Many were unpaid for their labour. 


When he was 18 years old and no longer “in care,” he wrote his first letter to the Waifs and Strays. 

He pleaded with them to  “help someone who is living in darkness, and does not know who he is.” 

He did not have a birth certificate, did not know who his parents were, why he was taken into care, or if he had any siblings. 









Dear Sir: January 11, 1931


I am writing to you, at the advice of Mr. Keeley, Gibbs’ Home, Sherbrooke P. Que. requesting you if possible, to advise me, as to the whereabouts of my parents (if any). 


My name being, Frederick George Snow, age 21 years, Born Sept. 17th 1909.

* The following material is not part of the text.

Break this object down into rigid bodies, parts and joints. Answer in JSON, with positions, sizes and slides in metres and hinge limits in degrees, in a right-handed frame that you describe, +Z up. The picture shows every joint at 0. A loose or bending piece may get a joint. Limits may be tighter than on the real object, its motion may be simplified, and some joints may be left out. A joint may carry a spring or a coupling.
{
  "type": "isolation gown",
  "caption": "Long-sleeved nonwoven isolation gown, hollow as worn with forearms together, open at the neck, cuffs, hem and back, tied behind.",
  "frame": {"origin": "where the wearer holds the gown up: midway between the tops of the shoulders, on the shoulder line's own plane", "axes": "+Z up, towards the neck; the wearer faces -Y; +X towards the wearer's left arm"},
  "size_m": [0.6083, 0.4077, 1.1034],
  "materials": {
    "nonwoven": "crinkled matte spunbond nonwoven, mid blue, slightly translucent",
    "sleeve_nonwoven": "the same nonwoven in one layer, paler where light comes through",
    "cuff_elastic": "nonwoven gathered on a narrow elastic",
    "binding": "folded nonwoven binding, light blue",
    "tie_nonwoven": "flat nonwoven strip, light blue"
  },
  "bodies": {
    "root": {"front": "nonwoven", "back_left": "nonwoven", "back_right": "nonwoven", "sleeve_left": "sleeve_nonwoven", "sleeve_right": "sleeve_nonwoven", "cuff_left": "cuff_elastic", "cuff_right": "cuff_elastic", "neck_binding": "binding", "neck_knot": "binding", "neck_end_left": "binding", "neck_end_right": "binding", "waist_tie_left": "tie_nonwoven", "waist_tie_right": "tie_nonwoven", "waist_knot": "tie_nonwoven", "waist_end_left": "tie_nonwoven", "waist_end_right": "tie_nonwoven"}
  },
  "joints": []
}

As far as I know, I resided with a Mrs. M. Smith, Pleasure Ground, Rumburgh, Suffolk, England at the age of 4 years, from there I was transferred to St. Augustine’s Home, Sevenoaks, Kent, until the age of 15 years, when I imigrated [sic] to Sherbrooke, PQ Can.


I would more than appreciate your kindness, if in any way you can throw light on this matter for me, and by doing, help one who has been in darkness, and ignorant as to who he is.


I am, Sir,

Yours most Respectfully,

Fred G. Snow




He continued to write to them for information about his family for the next 50 years. 

He wrote his last letter in 1984 was he was 75 years old. 

He died at age 85 on his unconfirmed birthday in 1994. 

Fred Snow died “living in darkness” and “not knowing who he was.”